3. As the days go by, I think how lucky I am... 
(Inside card) - That you're not here to ruin it for me .. 

4. Congratulations on your promotion. Before you go... 
(Inside card) - Will you take the knife from my back? You'll probably need it again. 

5. Happy Birthday! You look great for your age... 
(Inside card) - Almost lifelike! 

6. When we were together, you said you'd die for me... 
(Inside card) - Now we've broken up, I think it's time to keep your promise. 

7. Congratulations on your new bundle of joy... 
(Inside card) - Did you ever find out who the father was? 

8. You are such a good friend. If we were on a sinking ship and there was only one life jacket... 
(Inside card) - I'd miss you terribly and think of you often . 

9. Your friends and I wanted to do something special for your birthday... 
(Inside card) - So we're having you put to sleep. 

10. Looking back over the years that we have been together, I can't help but wonder... 
(Inside card) - What the hell was I thinking 

11. I'm so miserable without you... 
(Inside card) - It's almost like you're still here. 
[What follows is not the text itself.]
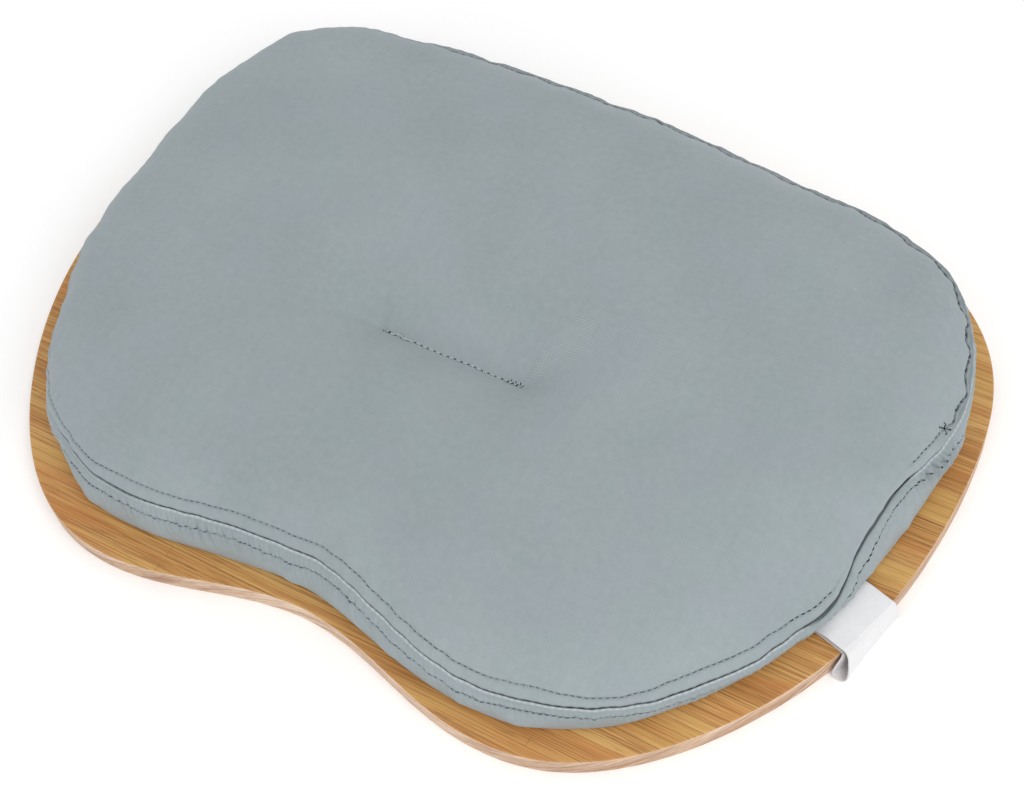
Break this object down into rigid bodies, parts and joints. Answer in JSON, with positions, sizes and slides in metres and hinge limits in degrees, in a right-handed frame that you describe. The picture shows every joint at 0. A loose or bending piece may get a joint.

12. Thank you for being part of my life... 
(Inside card) - I never knew what evil was until I met you! 

13. Congratulations on your wedding day! 
(Inside card) - Too bad no one likes your husband. 

14. How can I say this... 
(Inside card) - Your cooking kills me 

15. Hooray... 
(Inside card) - You're divorced. 

16. I just want you to know that I'm sorry for what happened... 
(Inside card) - Especially since you survived. 

17. Congrats on getting married... 
(Inside card) - It's not everyday you decide to ruin your life. 

18. Someday I hope to marry... 
(inside card) - Someone other than you. 

19. We have been friends for a very long time... 
(Inside card) - What do you say we stop
*

----------


## Bored4life

hahaha very funny, im going to use some of these!

----------


## niceguy

Hahahah my fav is #19. Thanks for the good laugh

----------


## RijaZ

just loved the 9th 1 it was fun reading them all thanks for sharing them heman...

----------


## raiazlan

very nice sharing

----------


## heman

i am glad that you all liked it

----------